Ludwig Erhard: Seine Bedeutung für die Wirtschaftsgeschichte Deutschlands seit dem Zweiten Weltkrieg

di Prof. Dr. Werner Plumpe
Seit den 1970er Jahren wurden Ludwig Erhards Leistungen von kritischen Stimmen angezweifelt und gerieten zum Teil sogar in Vergessenheit. In der Tat war der am 4. Februar 1897 in Fürth geborene Kaufmannssohn und erste Wirtschaftsminister der Bundesrepublik nicht der alleinige Urheber des deutschen „Wirtschaftswunders“, ja überhaupt ist diese Bezeichnung bei einem nüchternen Blick auf die ökonomischen Fakten und verglichen mit ähnlichen Entwicklungen in den Ländern Westeuropas fraglich.
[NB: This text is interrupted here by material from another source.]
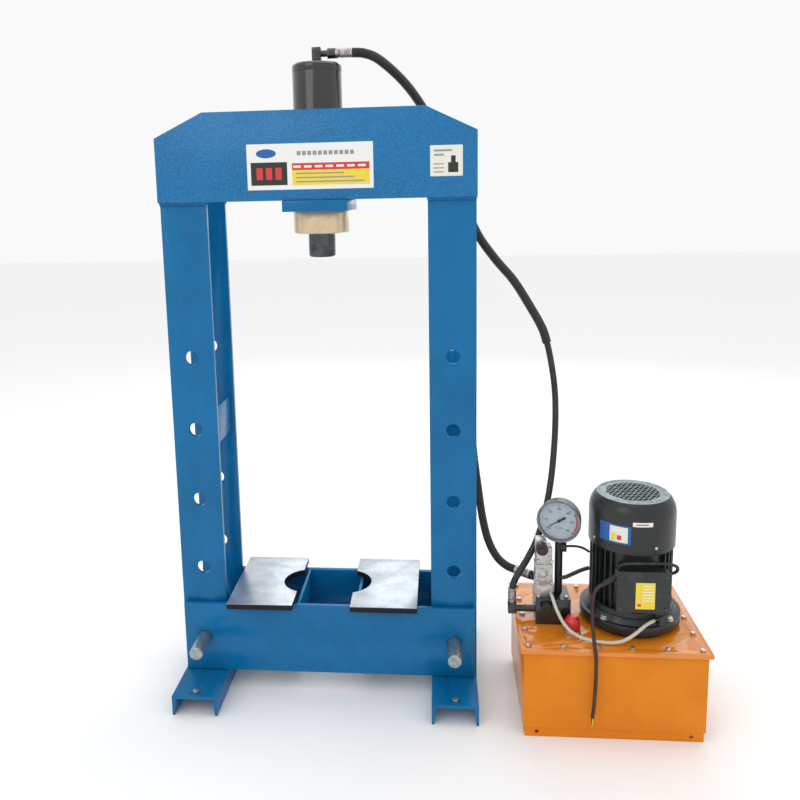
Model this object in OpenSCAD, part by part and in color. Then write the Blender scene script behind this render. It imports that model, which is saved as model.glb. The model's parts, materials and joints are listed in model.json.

Dennoch sind Erhards große Verdienste um die Liberalisierung der westdeutschen Wirtschaft nach dem Zweiten Weltkries unbestreitbar; gerade nach dem Ende des Nachkriegsbooms zeigten sich die positiven Folgen seiner Politik der Produktivitäts- und Wettbewerbsorientierung für die Wirtschaftsentwicklung der Bundesrepublik.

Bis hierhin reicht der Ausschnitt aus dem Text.